Systematic Investment Plan
January 18, 2012 | In: Investment
Systematic Investment Plans are very popular in India and I have never talked about it in particular. So let us take a look towards that in detail.
What is Systematic Investment Plan
A systematic investment plan or SIP is one of the ways of investment where you invest your money in a regular or say monthly basis. Whether you invest regularly into mutual funds or directly into equities, I’d coin them both in a similar fashion. Since SIP is mostly regarded to investing into mutual funds, I’m going to focus it that way.
The whole idea of systematic investment plan or SIP is that you are going to set aside a certain sum of money each and every month to invest them in buying units of a mutual fund. You invest your money regardless of what the price of the fund is at that given point of time. Indians like this form of investment because it helps them save money on a regular basis and also helps them in building a form of investment that would give sustained returns over a period of time. All you need to do is to have an account with a broker that offers mutual funds, like HDFC or ICICI or Axis etc.

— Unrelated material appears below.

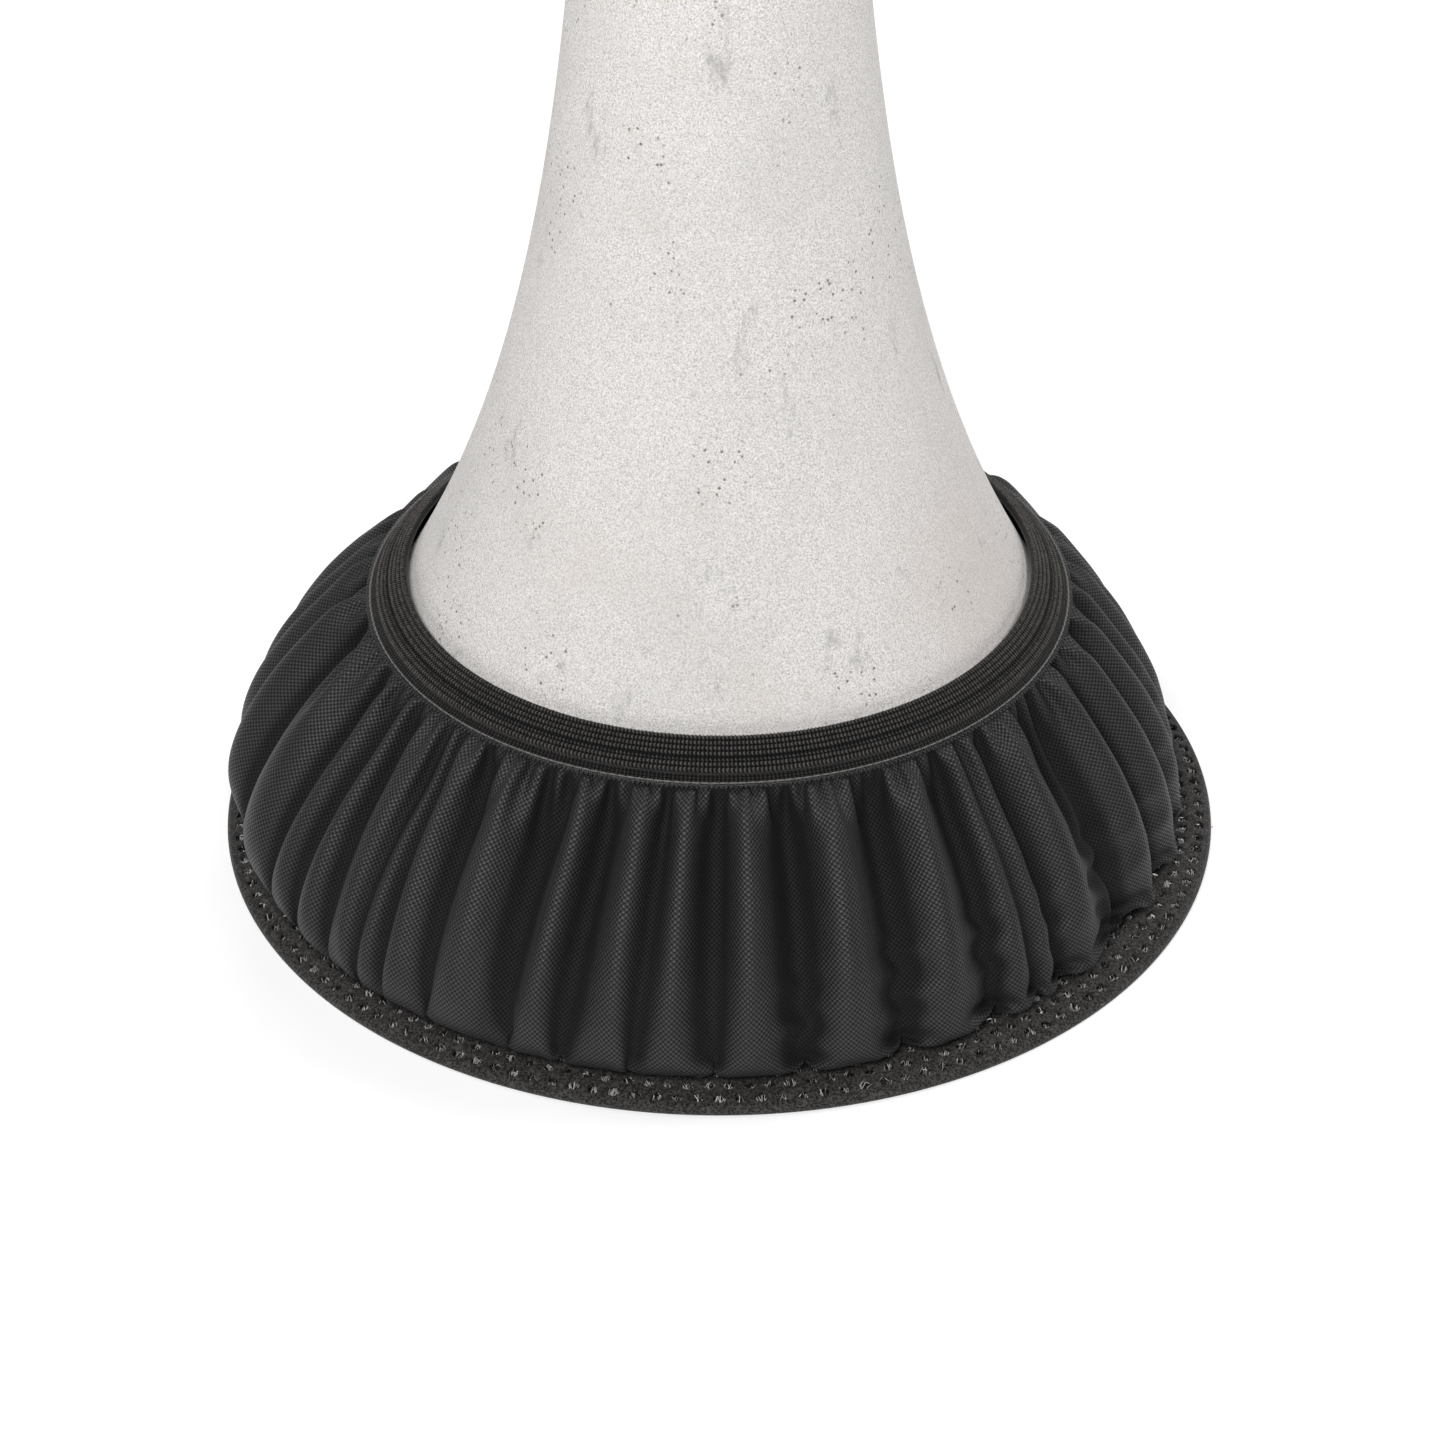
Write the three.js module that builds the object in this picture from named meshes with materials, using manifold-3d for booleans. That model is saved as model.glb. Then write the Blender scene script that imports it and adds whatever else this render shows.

Benefits of Systematic Investment Plan
- The most important benefit of setting up a systematic investment plan is to develop a regular saving habit and discipline. Most people cannot develop the savings discipline unless forced upon and this SIP method will act like an automation force taking away part of your money each and every month. You will treat it like a burden or a loan where you have to give money regardless of how you like it. This helps you save money as well as have a good investment portfolio.
- If you do not have the knowledge of the markets and cannot time it well, investing in systematic investment plan way helps you buy into the market in all phases of time, a falling or a rising market, thus you get a good average price without taking the pain of trying to time the market.